Shadow NI Secretary Ivan Lewis to meet Army killings group
Shadow Northern Ireland Secretary Ivan Lewis is to meet the families of 11 people killed by the Army in Belfast more than 40 years ago.
The killings happened in Ballymurphy over a three-day period in August 1971.
A priest and a mother of eight were among the civilians shot dead by the Parachute Regiment.
Mr Lewis said: "I will be meeting with them, engaging with them and clarifying with them what our position is in the nature of any course."
It is understood the meeting will taken place in Belfast next week.
The families have also asked for a meeting with Prime Minister David Cameron in their efforts to set up an independent investigation into the killings.

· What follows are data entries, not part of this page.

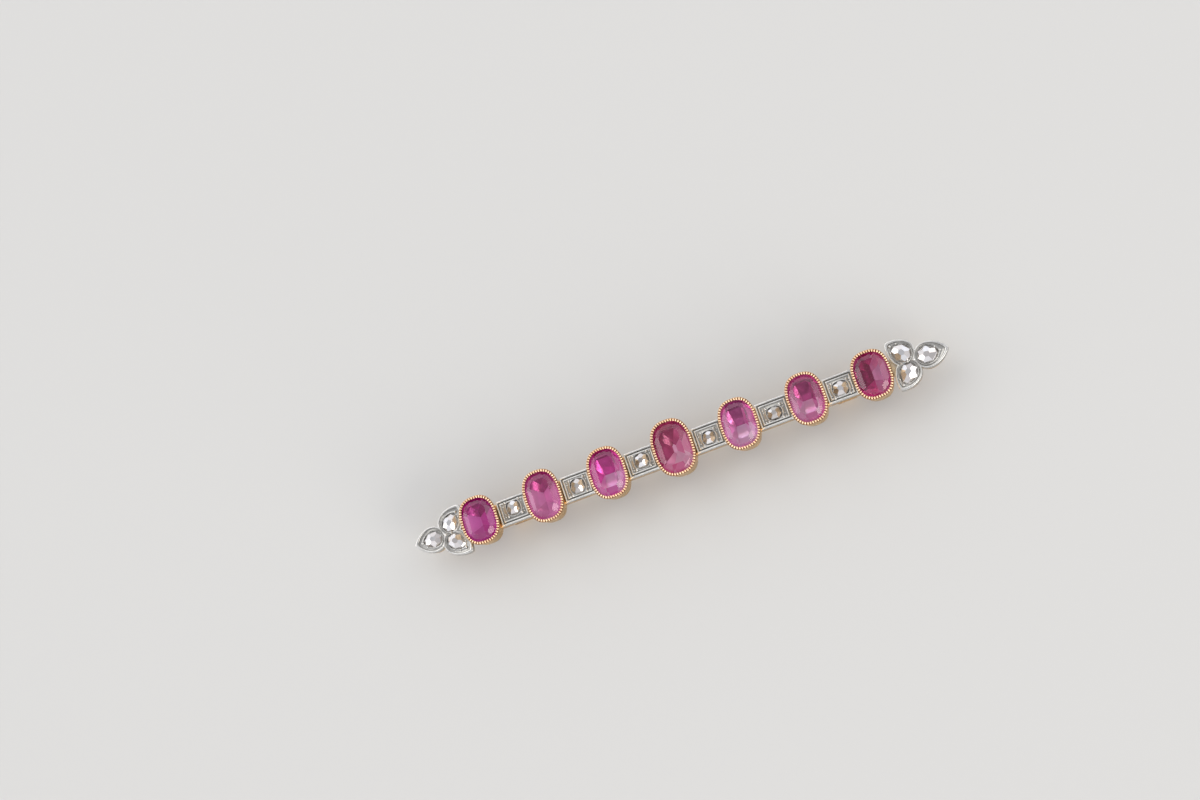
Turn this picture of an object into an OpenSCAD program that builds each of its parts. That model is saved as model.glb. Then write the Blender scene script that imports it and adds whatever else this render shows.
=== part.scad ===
// Bar brooch.
// Seven cushion rubies stand in tall tapered gold collets along a bar. Between them lie six
// white metal plates with one rose-cut diamond each, and a trefoil of three leaf settings,
// each with a diamond, closes either end. X runs along the bar, Y across it, and +Z is the
// face. The brooch lies on its hinge and its catch, with their feet at Z = 0.

/* [Stone row] */
// Distance between neighbouring ruby centres
stone_pitch = 7.57; // [7:0.01:9]
// Usual width of a collet along the bar, from bead line to bead line
collet_w = 3.9; // [3.4:0.05:4.3]
// Usual length of a collet across the bar, from bead line to bead line
collet_l = 5.46; // [4.8:0.02:6.2]
// Squareness of the cushion outline, where 2 is an oval
cushion_power = 2.6; // [2:0.1:3.2]

/* [Ruby collets] */
// Height of the bead line above the plates
collet_rise = 1.3; // [1.2:0.05:1.8]
// Radius of the rolled rim that carries the beads
rim_r = 0.19; // [0.15:0.01:0.2]
// How far a collet draws in from rim to foot, on each side
collet_taper = 0.14; // [0.1:0.02:0.3]
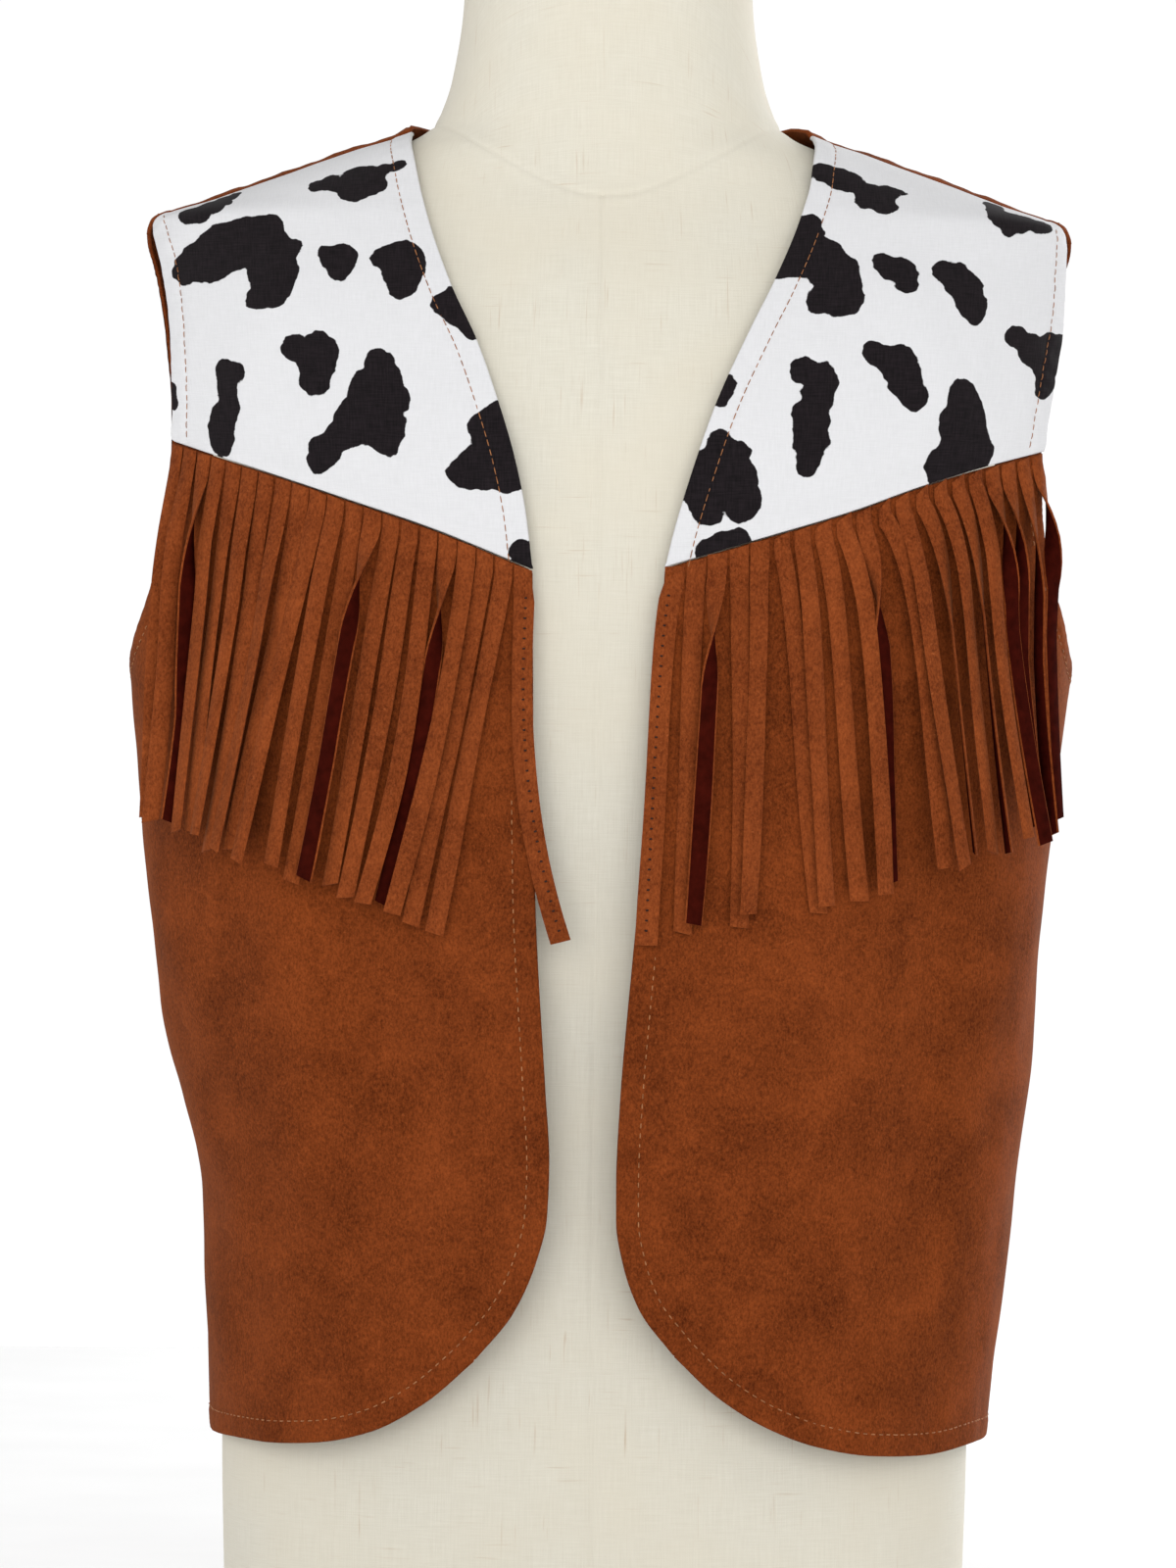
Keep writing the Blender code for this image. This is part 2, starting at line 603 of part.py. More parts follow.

Speaking on the BBC's Sunday Politics programme, Mr Lewis said that if they had requested to meet him, then Mr Cameron should do so.
Irish Prime Minister Enda Kenny met the families in Dublin at the end of January and gave his support to their campaign. He said he would raise the matter with Mr Cameron.
The group has also taken their campaign for an independent investigation to Europe.
Last year, the families said they wanted former police ombudsman Nuala O'Loan to chair an independent panel. Its remit would include examining all documents and papers relating to the deaths.
The seven-strong panel would also include Prof Phil Scraton, author of the independent Hillsborough report into the deaths of 96 football fans in 1989, and civil rights lawyer Gareth Pierce.
The relatives said the panel should report within 12-18 months, and should be funded by the British and Irish governments.
Its work would reflect the terms of reference of the government-funded Hillsborough Independent Panel. The group also wants an apology from the government.
The Ballymurphy shootings took place hours after the government introduced a policy of internment - the detention of paramilitary suspects without charge or trial.
The Parachute Regiment was involved in an operation in Ballymurphy to arrest people suspected of paramilitary activity.
The troops said they opened fire after they were shot at by republicans.
A Catholic priest, Fr Hugh Mullan, was shot as he went to the aid of a wounded man.
In June 2012, the former Northern Ireland secretary, Owen Paterson, turned down the campaigners' request for an inquiry.
The families said Mr Paterson told them it was "not in the public interest".